En outre, le chômage constitue l’un de fléau majeur de la société congolaise. Il touche plus 70% de la population active. La situation socio-économique du pays durant ces dernières décennies a eu des répercussions néfastes sur le secteur de l’emploi dont les quelques traits caractéristiques sont : (I) un développement anarchique du secteur informel (II) un faible revenu des travailleurs entraînant des grèves à répétition, sous-production (III) une absence d’une politique incitative pour l’encadrement adéquat de la promotion de l’emploi dans les entreprises et le secteur productif. Le gouvernement ayant privilégié la stabilité monétaire et la discipline financière, l’emploi – actuellement variable clé sur laquelle on juge de la performance d’un gouvernement – est mécaniquement passé au second plan des préoccupations, les autorités misant davantage sur la relance des activités qu’autoriserait le nouveau climat de confiance pour l’investissement, plutôt que sur des trains de mesures claires et fortes pour rendre la croissance inclusive, robuste et durable.

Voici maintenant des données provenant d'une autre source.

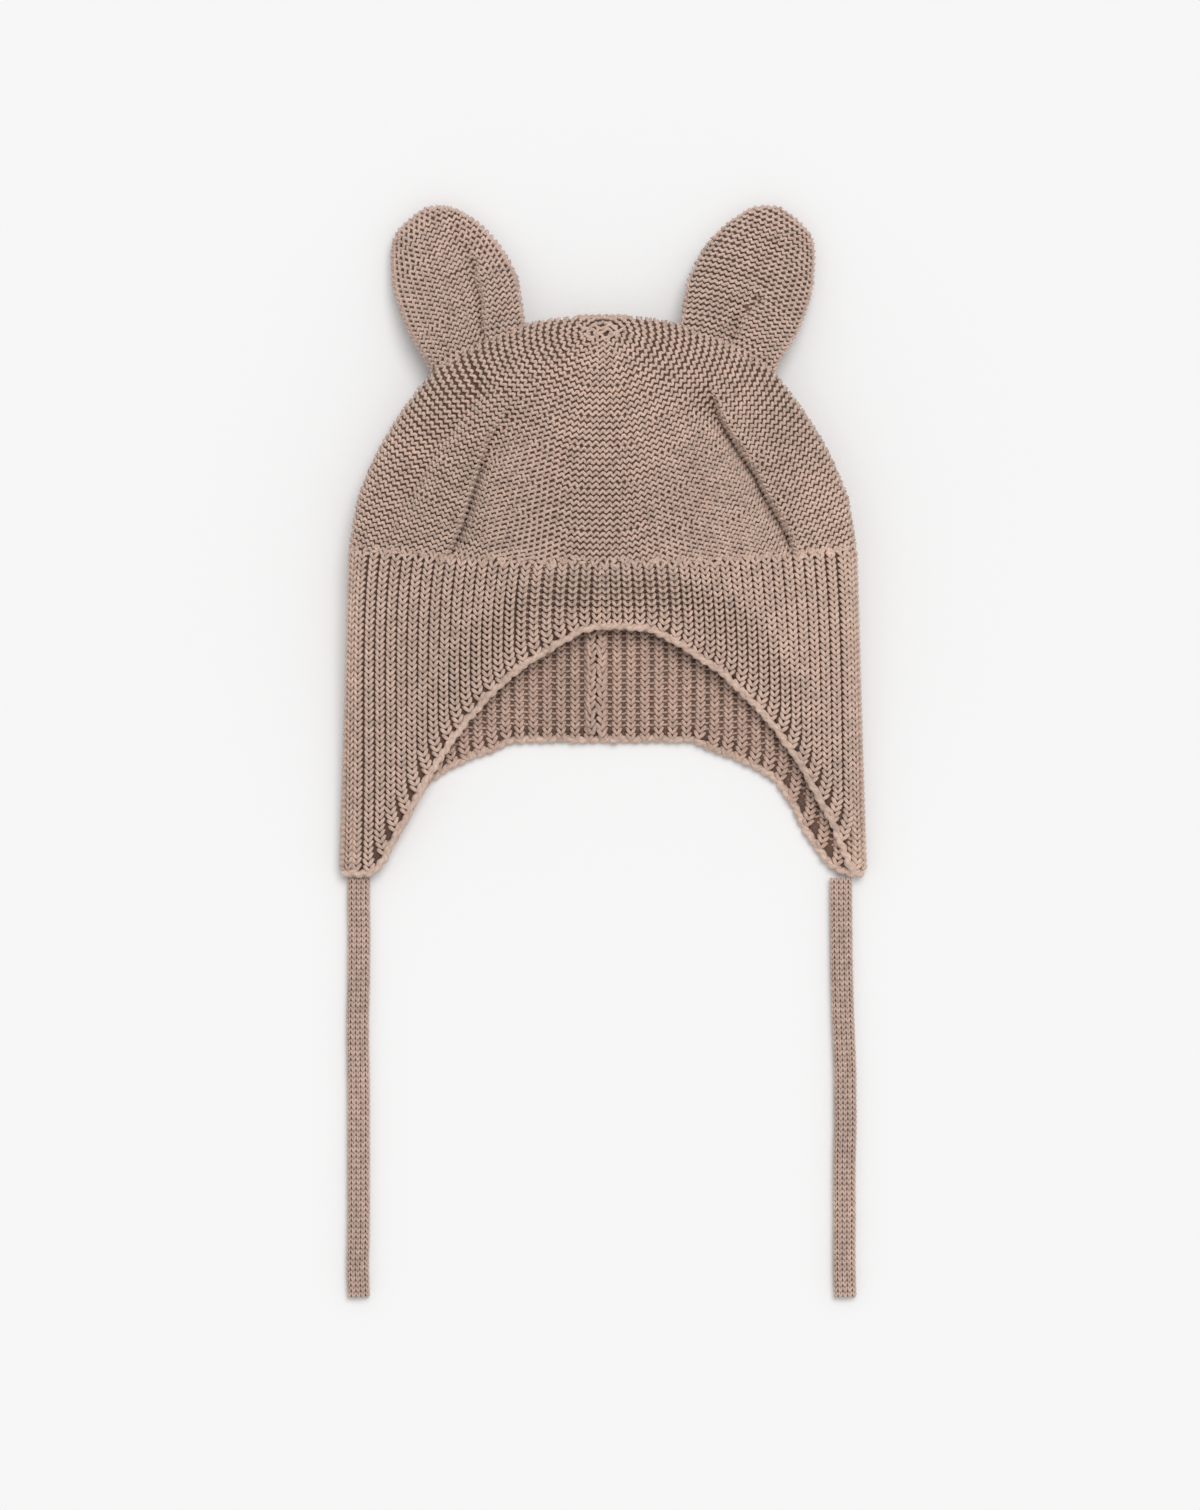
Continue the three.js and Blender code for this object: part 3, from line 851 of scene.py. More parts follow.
def shell(
    name: str, outer: np.ndarray, inner: np.ndarray, tip: tuple[np.ndarray, np.ndarray] | None
) -> bpy.types.Object:
    """A closed wall between two skins whose columns run all round.

    Args:
        name: Name of the object.
        outer: Points of the outer skin, from its open rim to its far rim or tip.
        inner: Points of the inner skin, in the same order.
        tip: Outer and inner pole that close the far end, or None where the far rim is open too.

    Returns:
        The object, with faces that point outwards.
    """
    rows, columns = outer.shape[:2]
    points = np.concatenate([outer.reshape(-1, 3), inner.reshape(-1, 3)])
    inward = rows * columns
    faces = []
    for row in range(rows - 1):
        for i in range(columns):
            j = (i + 1) % columns
            quad = (row * columns + i, row * columns + j, (row + 1) * columns + j, (row + 1) * columns + i)
            faces.append(quad)
            faces.append(tuple(inward + corner for corner in reversed(quad)))
    far = (rows - 1) * columns
    if tip is not None:
        points = np.concatenate([points, [tip[0]], [tip[1]]])
    for i in range(columns):
        j = (i + 1) % columns
        faces.append((j, i, inward + i, inward + j))
        if tip is None:
            faces.append((far + i, far + j, inward + far + j, inward + far + i))
        else:
            faces.append((far + i, far + j, 2 * inward))
            faces.append((inward + far + j, inward + far + i, 2 * inward + 1))
    mesh = bpy.data.meshes.new(name)
    mesh.from_pydata((points * MM).tolist(), [], faces)
    mesh.validate()
    face_outwards(mesh)
    return new_object(name, mesh)


def face_outwards(mesh: bpy.types.Mesh) -> None:
    """Turns a closed mesh's faces outwards, told by the sign of its volume, and smooths them.

    Args:
        mesh: The mesh.
    """
    volume = 0.0
    mesh.calc_loop_triangles()
    for triangle in mesh.loop_triangles:
        a, b, c = (mesh.vertices[k].co for k in triangle.vertices)
        volume += a.dot(b.cross(c))
    if volume < 0:
        mesh.flip_normals()
    mesh.polygons.foreach_set("use_smooth", np.ones(len(mesh.polygons), bool))


def crossings(levels: np.ndarray, heights: np.ndarray) -> tuple[np.ndarray, np.ndarray]:
    """Where levels cross the columns of a field that falls along its rows, and then rises again.

    Args:
        levels: The wanted values.
        heights: The field, one row for each row of a skin.

    Returns:
        Row places of the first and of the second crossing, one row for each level, with NaN
        where a column has none.
    """
    first = np.full((len(levels), heights.shape[1]), np.nan)
    second = np.full_like(first, np.nan)
    for column in range(heights.shape[1]):
        line = heights[:, column]
        low = int(np.argmin(line))
        falling = np.minimum.accumulate(line[: low + 1])[::-1]
        rows = np.arange(low + 1)[::-1]
        first[:, column] = np.interp(levels, falling, rows, left=np.nan, right=np.nan)
        if low < len(line) - 1:
            rising = np.maximum.accumulate(line[low:])
            rows = np.arange(low, len(line))
            second[:, column] = np.interp(levels, rising, rows, left=np.nan, right=np.nan)
    return first, second


def runs(valid: np.ndarray, least: int) -> list[np.ndarray]:
    """Finds the runs of neighbouring columns that are valid.

    Args:
        valid: Whether each column is.
        least: Columns in the shortest run that counts.

    Returns:
        The columns of each run.
    """
    places = np.flatnonzero(valid)
    if not len(places):
        return []
    parts = np.split(places, np.flatnonzero(np.diff(places) > 1) + 1)
    return [part for part in parts if len(part) >= least]


def count_stitches(arc: np.ndarray, marks: np.ndarray, stitch: float) -> np.ndarray:
    """Counts stitches along a course, with a whole number of them from mark to mark.

    Args:
        arc: Length along the course at its points.
        marks: Lengths at which wales keep in line from course to course.
        stitch: Width of a stitch.

    Returns:
        The count at every point, a whole number at every mark.
    """
    if not len(marks):
        return arc / stitch
    counts = np.maximum(np.round(np.diff(marks) / stitch), 1)
    at = np.r_[0, np.cumsum(counts)]
    inside = np.interp(arc, marks, at)
    return inside + np.minimum(arc - marks[0], 0) / stitch + np.maximum(arc - marks[-1], 0) / stitch


def linear(colour: tuple[int, int, int], factor: float = 1.0) -> tuple[float, float, float, float]:
    """Turns a display colour into light.

    Args:
        colour: Red, green and blue from 0 to 255.
        factor: What the light is multiplied by.

    Returns:
        Red, green, blue and a full alpha.
    """
    light = []
    for value in colour:
        share = value / 255
        light.append(factor * (share / 12.92 if share <= 0.04045 else ((share + 0.055) / 1.055) ** 2.4))
    return (*light, 1.0)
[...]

En conclusion, la RDC s’est glissée dans un processus de modernisation sans développement économique. L’industrialisation de l’économie congolaise démarre dans un contexte où les industries locales produisent majoritairement pour le premier panier des biens ? c’est-à-dire pour la classe des pauvres. Alors qu’il faille importer les biens du deuxième panier ; de la minorité riche ou modernisée. Parallèlement, à l’omniprésence des problèmes socio-économiques majeurs. Ce serait mieux de repenser ce système en définissant une politique de revenu efficace, ce qui permettrait de créer un profil de la demande adaptée aux industries locales et ainsi soutenir la croissance. De là permettre leur intégration dans le système industriel dominant d’où jaillissent les nouvelles techniques, mais aussi de sortir des millions de Congolais de la pauvreté.

Darly Kambamba et Mels Mbuyi
Economistes à l’université de Kinshasa.